Cave located in Redcliffs, Christchurch

Moncks Cave is a cave located in Redcliffs, Christchurch, New Zealand. The cave was uncovered by road workers in 1889, and is considered to be one of the greatest archaeological sites in New Zealand. It is notable for the evidence that it has provided of early Māori occupation.

==History==
The cave was found in 1889 by workmen who were quarrying for road metal. The workmen cleared and dug through the base of the hill, which led to the discovery of the entrance to the cave. Large amounts of cockle shells were discovered when the cave was opened. The cave was most likely closed by a landslide that occurred before European settlement. The cave showed evidence of previous fires by the amount of charcoal found on the roof.

==Artefacts==
One artefact found in the cave is a wooden ama, which is also known as an outrigger canoe.

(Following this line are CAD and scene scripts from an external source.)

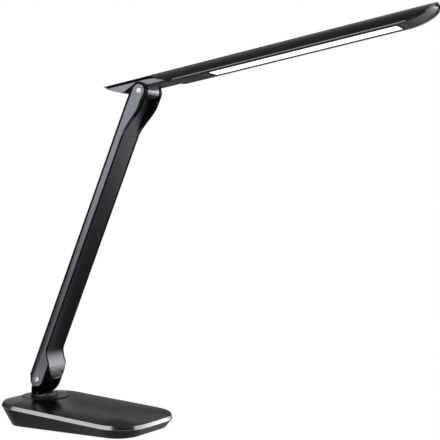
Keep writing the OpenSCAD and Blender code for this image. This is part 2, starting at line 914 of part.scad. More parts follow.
module head_shell() {
    color([0.08, 0.08, 0.10]) on_head() {
        intersection() {
            difference() {
                head_bar(shell_r, -head_tail, head_front);
                head_bar(inner_r, -head_tail - over, head_front + over);
            }
            head_above(0, -head_tail, head_front - thin);
        }
        for (i = [0:boss_count - 1])
            at_boss(i) difference() {
                cylinder(r = boss_r, h = shell_mid + inner_r + shell_t / 2 - boss_z);
                translate([0, 0, -over]) cylinder(r = head_screw_r, h = boss_pilot_l + over);
            }
    }
}

// Foot of screw boss number i under the crown of the shell
module at_boss(i) {
    translate([spreader_start + boss_end + (spreader_l - 2 * boss_end) * i / (boss_count - 1), 0, boss_z])
        children();
}

// Tail and tongue of the head, with the upper pivot barrel
module hinge_housing() {
    tail_l = head_tail - tail_root - tail_in;
    tail_s = [for (i = [0:curve_steps]) -head_tail + tail_in + tail_l * i / curve_steps];
    tail = [for (s = tail_s) [s, tail_edge(s)]];
    root = [[-root_back, cheek_room], [top_barrel_r - 1, cheek_room], [root_end, cheek_room + root_rise]];
    top = [[root_end, 2 * crown_h], [-head_tail + tail_in, 2 * crown_h]];
    tongue = [
        [-top_barrel_r, 0], [-top_barrel_r, 2 * crown_h], [tongue_front, 2 * crown_h],
        [tongue_front, tongue_h], [top_barrel_r - 1, tongue_h], [top_barrel_r - 1, 0]
    ];
    color([0.16, 0.16, 0.18]) on_head() difference() {
        union() {
            intersection() {
                head_bar(fill_r, -head_tail, tongue_front + thin);
                union() {
                    across(4 * shell_r) polygon(concat(tail, root, top));
                    across(2 * tongue_half) polygon(tongue);
                }
            }
            cross_cylinder(top_barrel_r, 2 * tongue_half);
        }
        cross_cylinder(pin_r + run_gap, arm_w);
    }
}

module under_cover() {
    start = root_end + seat_gap;
    color([0.17, 0.17, 0.18]) on_head() difference() {
        intersection() {
            head_bar(fill_r, start, head_front);
            difference() {
                head_above(cover_in, start, cover_front);
                head_above(cover_in + cover_t, start - thin, cover_front + thin);
            }
        }
        translate([0, -tongue_half - seat_gap, 0])
            cube([tongue_front + seat_gap, 2 * (tongue_half + seat_gap), 2 * crown_h]);
        translate([panel_start, -panel_w / 2, 0])
            cube([panel_l, panel_w, guide_z + over]);
    }
}

module diffuser() {
    color([0.97, 0.97, 0.95]) on_head()
        translate([panel_start + seat_gap, -panel_w / 2 + seat_gap, cover_low])
            cube([panel_l - 2 * seat_gap, panel_w - 2 * seat_gap, cover_t]);
}

module light_guide() {
    color([0.85, 0.90, 0.92]) on_head()
        translate([panel_start - guide_over, -guide_half, guide_z])
            cube([panel_l + 2 * guide_over, 2 * guide_half, guide_t]);
}

module reflector_sheet() {
    color([0.95, 0.95, 0.95]) on_head()
        translate([panel_start - guide_over, -guide_half, reflector_z])
            cube([panel_l + 2 * guide_over, 2 * guide_half, reflector_t]);
}

// Two boards of light diodes along the long edges of the light guide
module led_strips() {
    color([0.90, 0.88, 0.70]) on_head() mirrored_y()
        translate([panel_start, guide_half, guide_z])
            cube([panel_l, strip_t, guide_t - seat_gap]);
}

module heat_spreader() {
    color([0.70, 0.71, 0.73]) on_head() difference() {
        translate([spreader_start, -spreader_half, spreader_z])
            cube([spreader_l, 2 * spreader_half, spreader_t]);
        for (i = [0:boss_count - 1])
            at_boss(i) translate([0, 0, -2 * spreader_t])
                cylinder(r = head_screw_r + seat_gap, h = 3 * spreader_t);
    }
}

// Countersunk screws that hold the heat spreader up to the shell bosses
module head_screws() {
    color([0.55, 0.55, 0.57]) on_head()
        for (i = [0:boss_count - 1])
            at_boss(i) translate([0, 0, -spreader_t])
                cylinder(r = head_screw_r - run_gap, h = spreader_t + boss_pilot_l - screw_play);
}

base_top_cover();
base_housing();
bottom_plate();
base_weight();
rubber_pad();
bottom_screws();
control_board();
touch_springs();
power_socket();
swivel_disc();
swivel_bolt();
swivel_washer();
swivel_spring();
swivel_nut();
neck_collar();
hinge_post();
arm_spine();
near_panel();
far_panel();
front_cover();
lower_pin();
upper_pin();
pin_caps();
lower_washers();
upper_washers();
arm_cable();
head_shell();
hinge_housing();
under_cover();
diffuser();
light_guide();
reflector_sheet();
led_strips();
heat_spreader();
head_screws();
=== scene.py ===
"""Looks of a folding LED desk lamp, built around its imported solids.

The lamp stands in its own frame: origin on the table at the swivel axis, +X forward,
+Z up, metres. Sizes of the lamp are written in millimetres and turned into metres by
the helper mm(). The camera, the lights and the cards are placed in metres.
"""

import json
import logging
import math
from dataclasses import dataclass, field
from enum import Enum
from typing import Callable, Sequence

import bmesh
import bpy
from mathutils import Matrix, Quaternion, Vector


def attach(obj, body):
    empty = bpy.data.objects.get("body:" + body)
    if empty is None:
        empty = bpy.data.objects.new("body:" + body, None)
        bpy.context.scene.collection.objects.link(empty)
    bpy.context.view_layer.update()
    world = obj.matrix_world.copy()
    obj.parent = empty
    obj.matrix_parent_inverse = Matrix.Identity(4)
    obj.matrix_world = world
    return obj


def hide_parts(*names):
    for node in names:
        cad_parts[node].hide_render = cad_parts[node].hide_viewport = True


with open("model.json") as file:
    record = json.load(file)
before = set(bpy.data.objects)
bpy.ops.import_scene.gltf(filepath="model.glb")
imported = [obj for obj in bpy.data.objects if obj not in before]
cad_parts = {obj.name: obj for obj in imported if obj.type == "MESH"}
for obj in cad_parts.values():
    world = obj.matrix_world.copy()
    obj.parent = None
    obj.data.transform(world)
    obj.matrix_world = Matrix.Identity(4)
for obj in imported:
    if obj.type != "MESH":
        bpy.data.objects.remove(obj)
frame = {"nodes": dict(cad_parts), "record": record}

log = logging.getLogger("lamp")
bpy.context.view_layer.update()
NODES: dict[str, bpy.types.Object] = frame["nodes"]

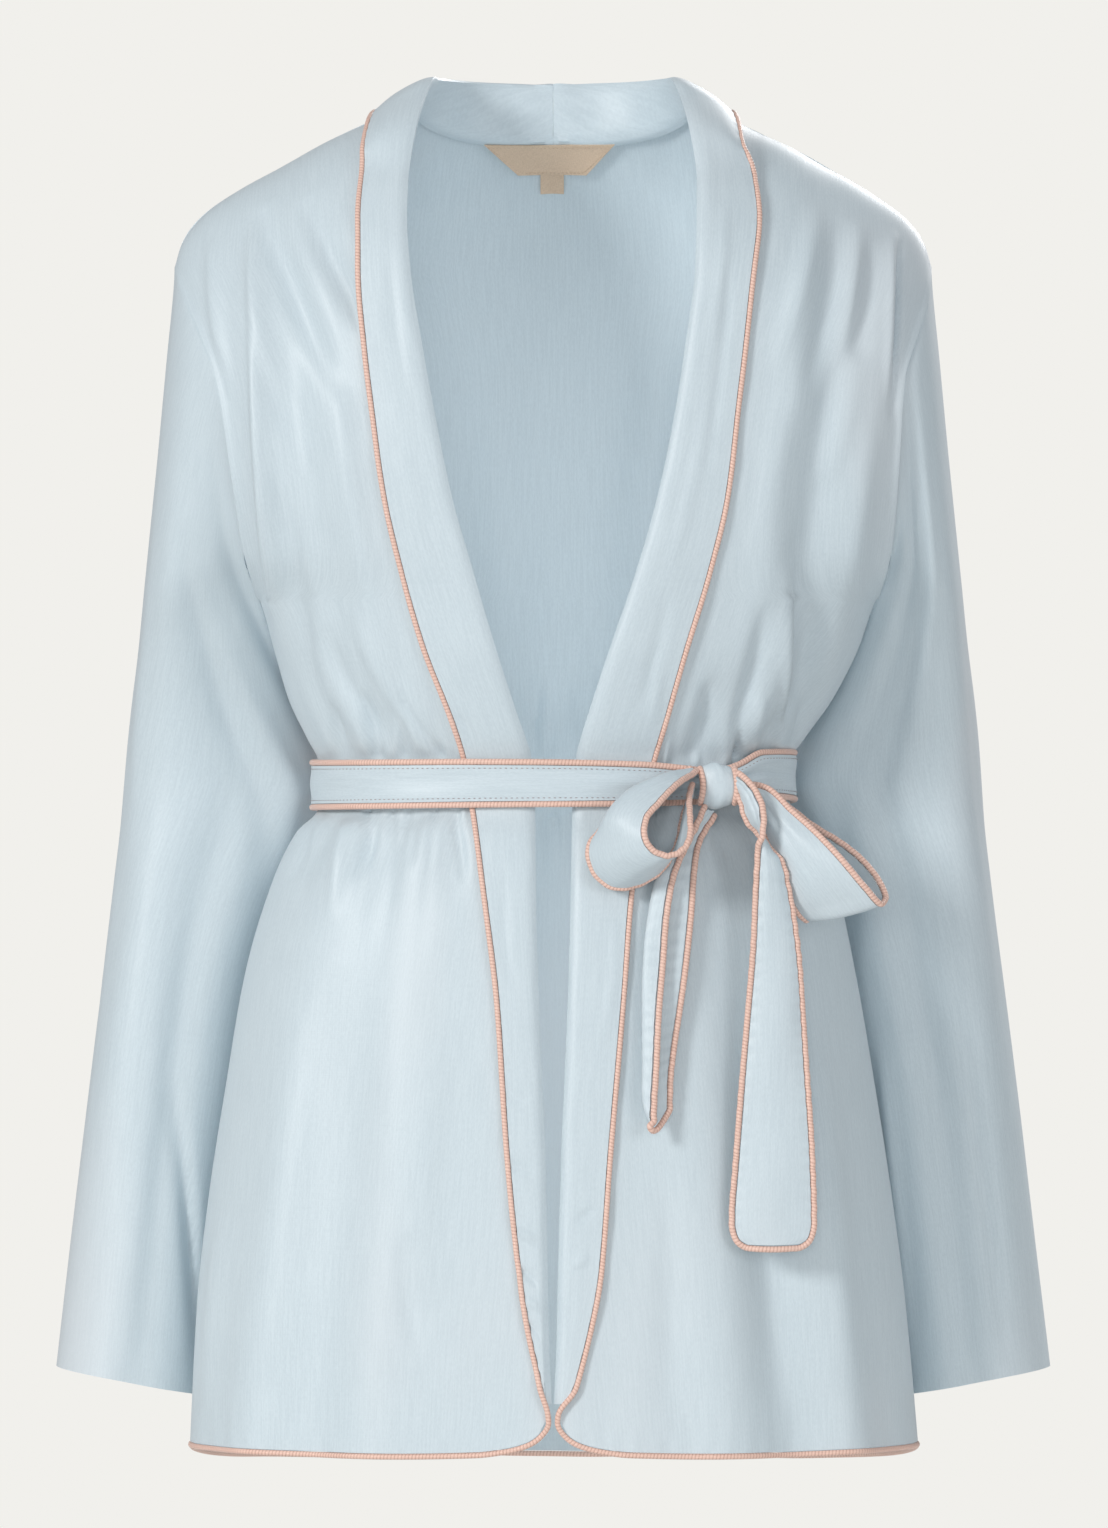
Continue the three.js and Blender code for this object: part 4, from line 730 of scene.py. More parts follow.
class Finish:
    """A procedural material in the making."""

    def __init__(self, name, base, roughness, **shine):
        self.material = bpy.data.materials.new(name)
        self.material.use_nodes = True
        self.material.diffuse_color = base
        self.tree = self.material.node_tree
        self.shader = self.tree.nodes["Principled BSDF"]
        self.put(self.shader, {"Base Color": base, "Roughness": roughness, **shine})

    def put(self, node, inputs):
        for key, value in inputs.items():
            if isinstance(value, Value):
                self.tree.links.new(value.socket, node.inputs[key])
            else:
                node.inputs[key].default_value = value

    def node(self, kind, settings=None, inputs=None, output=0):
        made = self.tree.nodes.new(kind)
        for key, value in (settings or {}).items():
            setattr(made, key, value)
        self.put(made, inputs or {})
        return Value(self, made.outputs[output])

    def chart(self, scale):
        """The piece's own map, in metres along the cloth, scaled."""
        where = self.node("ShaderNodeUVMap", {"uv_map": "Cloth"})
        return self.node("ShaderNodeMapping", {"vector_type": "POINT"}, {"Vector": where, "Scale": scale})

    def place(self, scale):
        where = self.node("ShaderNodeTexCoord", {}, {}, output=3)
        return self.node("ShaderNodeMapping", {"vector_type": "POINT"}, {"Vector": where, "Scale": scale})

    def noise(self, vector, detail=2.0, rough=0.5):
        inputs = {"Vector": vector, "Scale": 1.0, "Detail": detail, "Roughness": rough}
        return self.node("ShaderNodeTexNoise", {}, inputs)

    def blend(self, share, first, second):
        inputs = {0: share, 6: first, 7: second}
        return self.node("ShaderNodeMix", {"data_type": "RGBA"}, inputs, output=2)

    def bump(self, height, distance, strength):
        inputs = {"Height": height, "Distance": distance, "Strength": strength}
        self.put(self.shader, {"Normal": self.node("ShaderNodeBump", {}, inputs)})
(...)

It was found in 1889, in the same year as the cave's discovery. Other artefacts discovered include a carved paddle, a canoe bailer, a wooden carving of a dog, fragments of a fishing net, a number of greenstone axe, an amount of black hair and bones of fish and moa, which were found in another cave inside the main one. These artefacts have helped researchers learn about Māori culture. Due to the many artefacts found in the cave, it is considered to be one of the greatest archaeological finds in New Zealand.

== Historic place classification ==
In 2009, the cave was listed by Heritage New Zealand as a category 1 historic place.